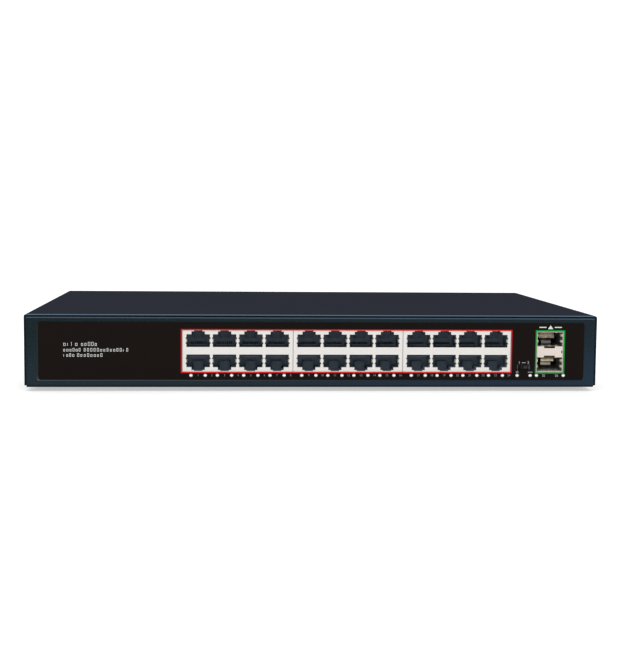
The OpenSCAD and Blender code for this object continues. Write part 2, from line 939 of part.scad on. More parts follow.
// Bobbin, core and the tape around the windings
module psu_transformer() {
    color([0.75, 0.6, 0.2]) at_psu(psu_transformer_at, 0) {
        block([26, 22, 3]);
        translate([0, 3, 3]) block([20, 16, 18]);
        translate([0, 6.5, 1]) block([28, 9, 22]);
    }
}

module psu_bulk_capacitor() {
    color([0.1, 0.1, 0.12]) at_psu(bulk_can_at, 0) can(bulk_can);
}

module psu_output_capacitors() {
    color([0.1, 0.12, 0.3])
        for (x = output_can_x) at_psu([x, output_can_set], 0) can(output_can);
}

module psu_heatsinks() {
    color([0.7, 0.7, 0.72])
        for (x = psu_sink_x) at_psu([x, psu_sink_set], 0) block(psu_sink_size);
}

// One transistor on the inner face of each heatsink
module psu_transistors() {
    color([0.08, 0.08, 0.08])
        for (sink_x = psu_sink_x) {
            x = sink_x - sign(sink_x) * transistor_dx;
            at_psu([x, transistor_set], transistor_lift) block(transistor_size);
            for (i = [-1, 0, 1])
                at_psu([x, transistor_set + transistor_size.y / 2 + i * transistor_pitch - 0.4], 0)
                    block([0.5, 0.8, transistor_lift]);
        }
}

module psu_choke() {
    color([0.65, 0.35, 0.15]) at_psu(choke_at, choke_lift)
        rotate([90, 0, 0]) rotate_extrude() translate([choke_ring[0], 0]) circle(choke_ring[1]);
}

module psu_x_capacitor() {
    color([0.85, 0.7, 0.15]) at_psu(x_cap_at, 0) block(x_cap_size);
}

module psu_fuse() {
    color([0.85, 0.85, 0.85]) at_psu(fuse_at, fuse_lift)
        rotate([0, 90, 0]) cylinder(h = fuse_tube[1], r = fuse_tube[0]);
}

// ---------- rear ----------

// The connector's outline: two chamfered corners on the earth side
module inlet_outline() {
    w = inlet_cavity.x;
    h = inlet_cavity.z;
    c = inlet_chamfer;
    polygon([[-w / 2, 0], [w / 2, 0], [w / 2, h - c], [w / 2 - c, h], [c - w / 2, h], [-w / 2, h - c]]);
}

// Puts children at both inlet screws, with +Z out of the back
module at_inlet_screws(proud) {
    for (side = [-1, 1])
        at_rear(inlet_x + side * inlet_screw_dx, rear_z)
            translate([0, inlet_flange.y + proud, 0]) rotate([-90, 0, 0]) children();
}

// A body behind the panel and a flange with round corners on it
module panel_body(x, size, flange, corner_r) {
    at_rear(x, rear_z - size.z / 2)
        translate([0, -size.y, 0]) block([size.x, size.y + 1, size.z]);
    at_rear(x - flange.x / 2, rear_z - flange.z / 2)
        stand(flange.y) round_rect(flange.x, flange.z, corner_r);
}

// Line, neutral and earth blades with their solder tabs behind
module inlet_blades(extra) {
    for (p = inlet_pin_at)
        at_rear(inlet_x + p.x, rear_z + p.y - inlet_pin.y / 2 - extra)
            translate([0, -inlet_size.y - inlet_tab, 0])
                block([inlet_pin.x + 2 * extra, inlet_size.y + inlet_tab - 1, inlet_pin.y + 2 * extra]);
}

module inlet_body() {
    color([0.07, 0.07, 0.07]) difference() {
        panel_body(inlet_x, inlet_size, inlet_flange, 4);
        at_rear(inlet_x, rear_z - inlet_cavity.z / 2)
            translate([0, inlet_flange.y - inlet_cavity.y, 0]) stand(inlet_cavity.y + 1) inlet_outline();
        at_inlet_screws(eps) countersunk(inlet_screw_head, hole_play);
        inlet_blades(0.02);
    }
}

module inlet_pins() {
    color([0.8, 0.8, 0.78]) inlet_blades(0);
}

module inlet_screws() {
    color([0.75, 0.75, 0.78]) at_inlet_screws(0) difference() {
        countersunk(inlet_screw_head, 0);
        cross_cut(3, 0.5, 0.9);
    }
}

module power_switch_body() {
    cavity_h = 2 * rocker_reach * cos(rocker_corner - rocker_tilt) + 0.6;
    color([0.07, 0.07, 0.07]) {
        difference() {
            panel_body(rocker_x, switch_size, switch_flange, 1);
            at_rear(rocker_x, rear_z - cavity_h / 2)
                translate([0, switch_flange.y - switch_cavity_d, 0])
                    block([rocker_w + 0.6, switch_cavity_d + 1, cavity_h]);
            at_rear(rocker_x - 10, rear_z) translate([0, -rocker_inset, 0])
                rotate([0, 90, 0]) cylinder(h = 20, r = rocker_pin_r + hole_play);
        }
        for (side = [-1, 1])
            at_rear(rocker_x, rear_z + side * switch_tab_dz - switch_tab.z / 2)
                translate([0, 0.5 - switch_size.y - switch_tab.y, 0]) block(switch_tab);
    }
}

module rocker_outline() {
    polygon([[rocker_rise, -rocker_half], [rocker_dip, 0], [rocker_rise, rocker_half],
             [0.6, rocker_half - 0.2], [-3.4, 3], [-3.4, -3], [0.6, 0.2 - rocker_half]]);
}

module power_rocker() {
    color([0.1, 0.1, 0.1]) at_rear(rocker_x, rear_z) translate([0, -rocker_inset, 0])
        rotate([rocker_tilt, 0, 0]) {
            translate([-rocker_w / 2, 0, 0]) rotate([90, 0, 90]) linear_extrude(rocker_w) rocker_outline();
            translate([-rocker_w / 2 - 1, 0, 0]) rotate([0, 90, 0])
                cylinder(h = rocker_w + 2, r = rocker_pin_r);
        }
}

// Line and neutral from the inlet to the power switch and on to the supply's board
module mains_wires() {
    inlet_end = case_d - inlet_size.y - inlet_tab;
    switch_end = case_d - switch_size.y - switch_tab.y + 0.5;
    blade_z = rear_z + inlet_pin_at[0].y;
    tab_z = [rear_z - switch_tab_dz, rear_z + switch_tab_dz];
    landing = psu_set + mains_landing;
    landing_x = [psu_x + mains_landing_dx[0], psu_x + mains_landing_dx[1]];
    color([0.5, 0.3, 0.15]) at(0, 0, 0) {
        wire([[inlet_x + 7, inlet_end, blade_z], [inlet_x + 7, inlet_end - 6, blade_z],
              [rocker_x, inlet_end - 6, tab_z[0]], [rocker_x, switch_end, tab_z[0]]], mains_wire_r);
        wire([[rocker_x, switch_end, tab_z[1]], [rocker_x, inlet_end - 10, tab_z[1]],
              [landing_x[0], inlet_end - 10, tab_z[1]], [landing_x[0], landing, rear_z],
              [landing_x[0], landing, psu_top]], mains_wire_r);
        wire([[inlet_x - 7, inlet_end, blade_z], [inlet_x - 7, inlet_end - 5, blade_z],
              [landing_x[1], landing, blade_z], [landing_x[1], landing, psu_top]], mains_wire_r);
    }
}

module earth_wire() {
    blade_z = rear_z + inlet_pin_at[2].y;
    over = blade_z + earth_wire_rise;
    color([0.4, 0.6, 0.1]) at(0, 0, 0)
        wire([[inlet_x, earth_at.y + 4, blade_z], [inlet_x, earth_at.y, blade_z],
              [inlet_x, earth_at.y, over], [earth_at.x, earth_at.y, over],
              [earth_at.x, earth_at.y, sheet + earth_nut[1]]], mains_wire_r);
}

module earth_screw() {
    color([0.8, 0.7, 0.4])
        at(earth_at.x, earth_at.y, sheet) cylinder(h = earth_nut[1], r = earth_nut[0], $fn = 6);
}

module ground_screw() {
    face = ground_washer[1] + ground_head[1];
    color([0.8, 0.8, 0.78]) at_rear(ground_x, ground_z) rotate([-90, 0, 0]) difference() {
        union() {
            translate([0, 0, -ground_screw_length])
                cylinder(h = ground_screw_length + 1, r = ground_screw_r);
            cylinder(h = ground_washer[1], r = ground_washer[0]);
            translate([0, 0, ground_washer[1]]) cylinder(h = ground_head[1], r = ground_head[0]);
        }
        translate([0, 0, face]) cross_cut(4, 0.7, 1.1);
    }
}

base_tray();
top_cover();
front_label();
cover_screws();
rubber_feet();
board_standoffs();
board_screws();
main_board();
jack_shield_1();
jack_shield_2();
jack_shield_3();
jack_housing_1();
jack_housing_2();
jack_housing_3();
jack_contacts_1();
jack_contacts_2();
jack_contacts_3();
module_cage();
module_cage_divider();
module_cage_fingers();
module_sockets();
light_pipes_1();
light_pipes_2();
light_pipes_3();
light_pipes_status();
board_leds();
mode_switch_frame();
mode_switch_base();
mode_slider();
line_transformers();
phy_chips();
phy_heatsinks();
switch_chip();
switch_heatsink();
flash_chip();
crystal();
power_inductors();
board_capacitors();
dc_headers();
dc_plugs();
dc_wires();
psu_board();
psu_insulator();
psu_transformer();
psu_bulk_capacitor();
psu_output_capacitors();
psu_heatsinks();
psu_transistors();
psu_choke();
psu_x_capacitor();
psu_fuse();
inlet_body();
inlet_pins();
inlet_screws();
power_switch_body();
power_rocker();
mains_wires();
earth_wire();
earth_screw();
ground_screw();
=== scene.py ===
import json
import math
import random

import bmesh
import bpy
from mathutils import Matrix, Vector


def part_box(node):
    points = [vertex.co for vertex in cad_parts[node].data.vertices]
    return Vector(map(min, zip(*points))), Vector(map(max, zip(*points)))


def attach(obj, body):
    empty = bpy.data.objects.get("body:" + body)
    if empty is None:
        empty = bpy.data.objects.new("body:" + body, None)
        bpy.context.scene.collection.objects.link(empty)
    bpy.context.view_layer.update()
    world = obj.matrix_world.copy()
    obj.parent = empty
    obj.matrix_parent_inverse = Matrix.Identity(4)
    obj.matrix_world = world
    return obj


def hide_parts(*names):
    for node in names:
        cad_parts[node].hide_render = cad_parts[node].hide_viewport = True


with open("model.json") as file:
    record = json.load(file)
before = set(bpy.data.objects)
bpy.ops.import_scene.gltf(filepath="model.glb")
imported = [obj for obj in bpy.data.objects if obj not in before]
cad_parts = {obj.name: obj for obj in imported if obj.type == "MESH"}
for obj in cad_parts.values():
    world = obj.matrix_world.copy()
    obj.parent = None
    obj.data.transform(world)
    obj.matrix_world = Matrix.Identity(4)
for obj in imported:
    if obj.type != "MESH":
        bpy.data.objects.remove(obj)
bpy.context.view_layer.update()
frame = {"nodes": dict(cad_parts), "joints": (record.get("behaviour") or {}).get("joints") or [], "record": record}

MM = 0.001
CHASSIS = "chassis"
ROCKER = "power_rocker_body"
MOUNTS = {m["name"]: m for m in frame["record"]["mounts"]}
JOINTS = {j["name"]: j for j in frame["joints"]}
SLOT_OF = {s["node"]: s["material_slot"] for s in frame["record"]["subparts"]}

# Corners of the nodes that everything else is placed from
TRAY_LOW, TRAY_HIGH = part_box("base_tray")
COVER_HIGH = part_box("top_cover")[1]
LABEL_LOW, LABEL_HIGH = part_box("front_label")
SHIELD_LOW, SHIELD_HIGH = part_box("jack_shield_1")
CAGE_LOW, CAGE_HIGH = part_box("module_cage")
DIVIDER_LOW, DIVIDER_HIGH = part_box("module_cage_divider")
PIPE_FRONT_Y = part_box("light_pipes_1")[0].y
FACE_Y = TRAY_LOW.y
REAR_Y = TRAY_HIGH.y
UNDER_Z = TRAY_LOW.z


def under(height_mm):
    """Z of a height above the case's underside."""
    return UNDER_Z + height_mm * MM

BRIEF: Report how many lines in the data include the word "names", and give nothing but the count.

SOLUTION TO THE PROBLEM: 2